Hydro as Seasonal Storage
Hydro lakes are New Zealand’s largest energy storage asset. The objective should be to preserve hydro primarily as seasonal storage rather than using it for routine daily balancing. Under this approach:
- V2G, batteries and demand response provide daily flexibility.
- Hydro provides strategic seasonal security.
- Fossil fuels become a last-resort reserve.
A Rules-Based Reserve Framework
One option for future consideration is a transparent reserve framework using published indicators and predefined response triggers. Illustrative example:
Normal Conditions
- Hydro storage above seasonal target.
- No intervention required.
Tight Conditions
- Hydro storage below target range.
- Increased incentives for flexible demand participation.
- Increased incentives for V2G charging during renewable surplus periods.
Scarcity Conditions
- Hydro storage below defined reserve threshold.
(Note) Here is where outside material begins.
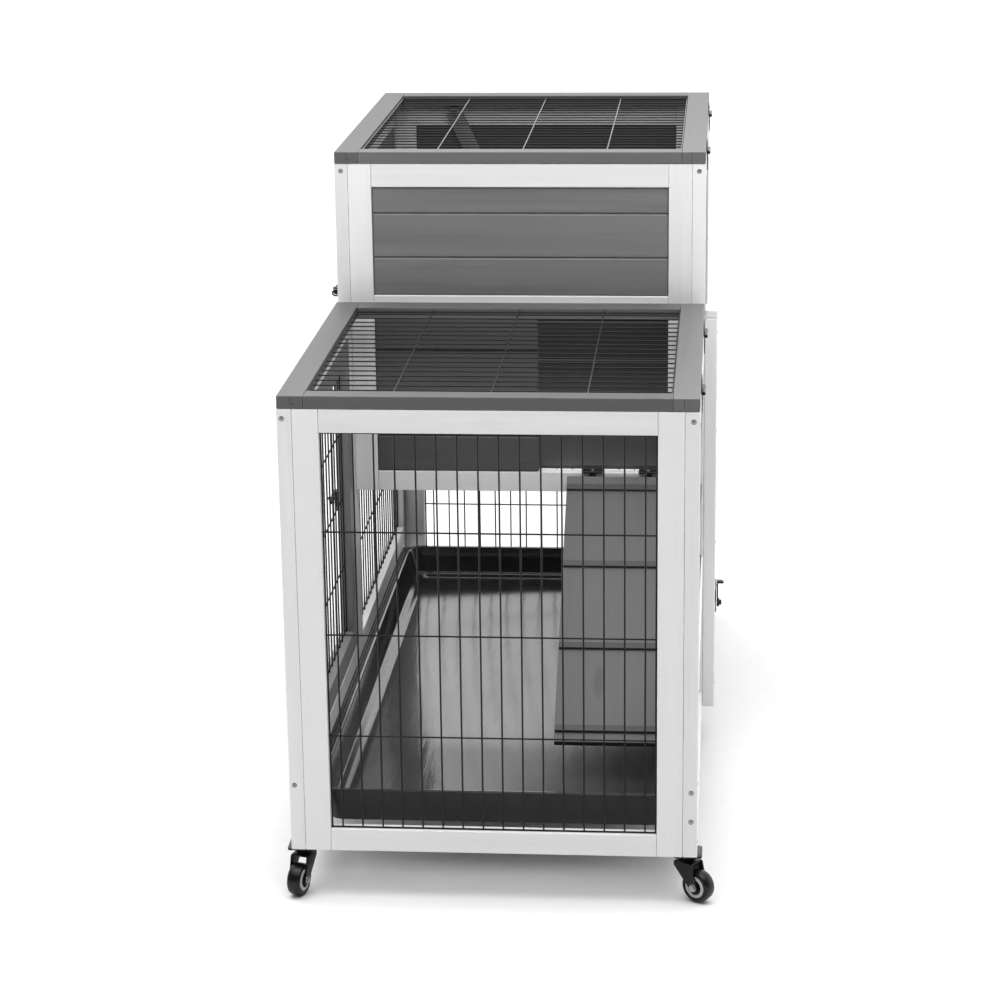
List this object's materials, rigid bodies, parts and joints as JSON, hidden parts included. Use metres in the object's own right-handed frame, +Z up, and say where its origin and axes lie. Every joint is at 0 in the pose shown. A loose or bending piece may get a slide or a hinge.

- Flexible industrial demand reduces consumption.
- V2G fleets and distributed batteries discharge.
- Additional reserve resources become available.
Emergency Conditions
- Strategic fuel reserves or firm generation dispatched.
- Reliability obligation activated.
Benefits
A transparent reserve framework could:
- Improve market certainty.
- Encourage investment in flexibility resources.
- Reduce reliance on imported fuels.
- Preserve hydro storage during dry years.
- Better utilise renewable generation.
- Reduce curtailment and spill.
- Support lower long-term electricity costs.
Conclusion
This appendix does not propose a specific institutional structure or market design. Rather, it highlights the potential value of treating flexible demand, V2G, distributed batteries and hydro storage as components of an integrated reliability framework.
Before New Zealand commits to long-term reliance on imported fuels, it may be valuable to evaluate whether a coordinated flexibility-based approach can provide a portion of the required dry-year resilience at lower cost and with greater energy sovereignty.